The bottom line is the approach that we generally take with TopBox is that we will ask for feedback and engage the champions and decision-makers to drive up high response rates at the right time before the QBR. Go into the QBR with a clear understanding of who’s thinking what. What’s working and not working? Come to the meeting prepared with, “Here’s what we’re thinking that we need to be working on together. Do you agree these are the right priorities? How do we work together to prioritize this?” At the end of the day, you have to ask who has responsibility for what? As an outside vendor, you can only do so much. The inside needs to have some action items as well to address some of these gaps. Again, deep and wide, trustworthy, representative feedback from all the right people, 80% plus response rate is definitely achievable.
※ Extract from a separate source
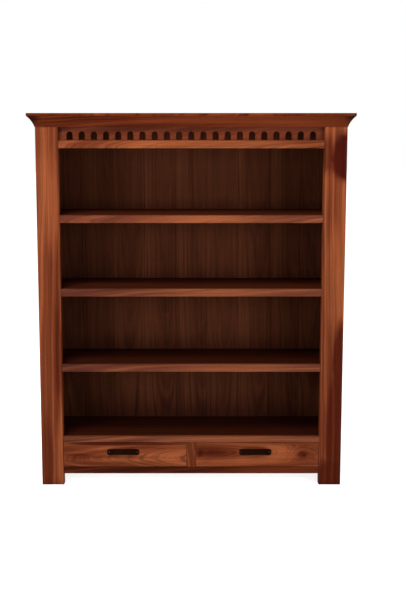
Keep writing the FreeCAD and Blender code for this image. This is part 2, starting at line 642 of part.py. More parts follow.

We see it all the time. You just have to put effort into it, and then the gold comes back. Evan, you said, “Feedback is a gift.” Use it to your advantage.

Evan

I think I’ll finish up this discussion with one final comment, which you alluded to Steve. If you’re going to feed voice of the customer in some form into your customer health score, please just make sure that it’s quality feedback. It should be derived in a way that adheres to best practices. It’s trustworthy, because it’s the “garbage in, garbage out” scenario. If you’re not doing it properly, and you’re getting bad data that you’re then using to determine the health of your accounts, that’s obviously a problem.